Something breaking off would be a "snap". Something hitting the aircraft would be a "whump". A "clunk" gives me the impression of something coming unfastened and running into something else without actually coming totally apart.

The thing I can think of which would be able to do that without being visually obvious or affecting the controls would be a part of the engine that doesn't produce power. Perhaps something in the exhaust plumbing.

Jim said...

Thermal expansion/contraction of something plastic, like the fuselage? Something that bowed in/out?

The last of the pop rivets gave out, and the splash guard swung around and went thump against the fuselage?

One if the wheels fell from the retracted position to deployed? But you visually checked that....

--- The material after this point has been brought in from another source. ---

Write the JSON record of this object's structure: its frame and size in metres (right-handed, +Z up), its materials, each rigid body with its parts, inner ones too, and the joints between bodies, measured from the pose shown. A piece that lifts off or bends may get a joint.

Whatever it is, it isn't structural (those go bang, fallowed by a falling sensation), it isn't the engine, and it isn't the control surfaces. Which relegates it to a worrisome problem, rather than a immediate problem.

After eliminating the most critical of what it could be, I'd bet the most worrisome thing about the clunk is that you don't know what it is. In any case, unless you've developed the body parts to fly on your own, my bias would be that a precautionary landing would be encouraged.

Anonymous said...

To my mind "clunk" normally implies something slow movement in something large and mechanical, which really means control linkage, undercarriage or engine mountings...I'm guessing that as you didn't get any sensation through the controls, and your sense of something barely noticeable with the engine during the climb that it's related to the engine installation, possibly a failed engine mount?

Anonymous said...

AWW Come on!! You can't leave us hanging like that. I was thinking a motor mount as well.

Anonymous said...

Drymouth (xerostomia)....a secret bottle of celebratory champagne blew in the luggage?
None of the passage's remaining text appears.